— START —
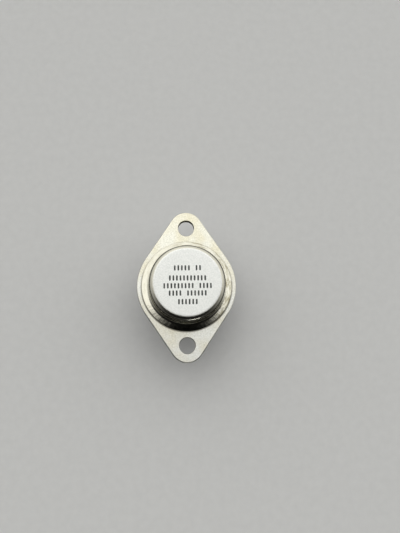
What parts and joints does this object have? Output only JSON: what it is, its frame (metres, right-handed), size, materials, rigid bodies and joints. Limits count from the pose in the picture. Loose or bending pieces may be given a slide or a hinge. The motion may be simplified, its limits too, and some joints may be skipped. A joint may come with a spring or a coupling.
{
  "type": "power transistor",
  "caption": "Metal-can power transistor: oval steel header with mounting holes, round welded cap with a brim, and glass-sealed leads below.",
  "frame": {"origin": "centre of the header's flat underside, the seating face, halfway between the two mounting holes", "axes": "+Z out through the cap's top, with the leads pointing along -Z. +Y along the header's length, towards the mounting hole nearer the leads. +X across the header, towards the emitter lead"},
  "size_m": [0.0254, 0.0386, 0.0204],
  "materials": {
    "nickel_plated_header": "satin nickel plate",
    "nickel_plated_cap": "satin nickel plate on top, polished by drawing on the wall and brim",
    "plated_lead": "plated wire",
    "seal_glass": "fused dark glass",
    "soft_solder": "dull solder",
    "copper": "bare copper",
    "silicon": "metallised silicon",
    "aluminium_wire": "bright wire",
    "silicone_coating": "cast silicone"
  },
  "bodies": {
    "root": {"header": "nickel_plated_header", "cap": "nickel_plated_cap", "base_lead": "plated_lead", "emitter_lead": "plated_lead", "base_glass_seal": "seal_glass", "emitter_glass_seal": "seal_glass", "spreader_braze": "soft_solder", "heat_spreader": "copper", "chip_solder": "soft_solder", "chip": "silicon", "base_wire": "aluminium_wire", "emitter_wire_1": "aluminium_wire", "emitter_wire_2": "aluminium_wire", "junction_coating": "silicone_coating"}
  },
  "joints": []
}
— END —
## Short exercise
Output the lines above verbatim and in full.

## Exercise answer
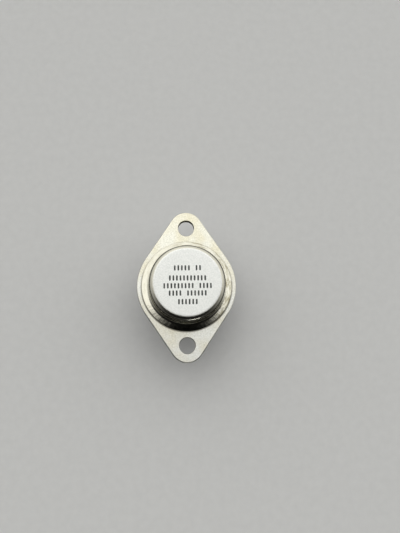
What parts and joints does this object have? Output only JSON: what it is, its frame (metres, right-handed), size, materials, rigid bodies and joints. Limits count from the pose in the picture. Loose or bending pieces may be given a slide or a hinge. The motion may be simplified, its limits too, and some joints may be skipped. A joint may come with a spring or a coupling.
{
  "type": "power transistor",
  "caption": "Metal-can power transistor: oval steel header with mounting holes, round welded cap with a brim, and glass-sealed leads below.",
  "frame": {"origin": "centre of the header's flat underside, the seating face, halfway between the two mounting holes", "axes": "+Z out through the cap's top, with the leads pointing along -Z. +Y along the header's length, towards the mounting hole nearer the leads. +X across the header, towards the emitter lead"},
  "size_m": [0.0254, 0.0386, 0.0204],
  "materials": {
    "nickel_plated_header": "satin nickel plate",
    "nickel_plated_cap": "satin nickel plate on top, polished by drawing on the wall and brim",
    "plated_lead": "plated wire",
    "seal_glass": "fused dark glass",
    "soft_solder": "dull solder",
    "copper": "bare copper",
    "silicon": "metallised silicon",
    "aluminium_wire": "bright wire",
    "silicone_coating": "cast silicone"
  },
  "bodies": {
    "root": {"header": "nickel_plated_header", "cap": "nickel_plated_cap", "base_lead": "plated_lead", "emitter_lead": "plated_lead", "base_glass_seal": "seal_glass", "emitter_glass_seal": "seal_glass", "spreader_braze": "soft_solder", "heat_spreader": "copper", "chip_solder": "soft_solder", "chip": "silicon", "base_wire": "aluminium_wire", "emitter_wire_1": "aluminium_wire", "emitter_wire_2": "aluminium_wire", "junction_coating": "silicone_coating"}
  },
  "joints": []
}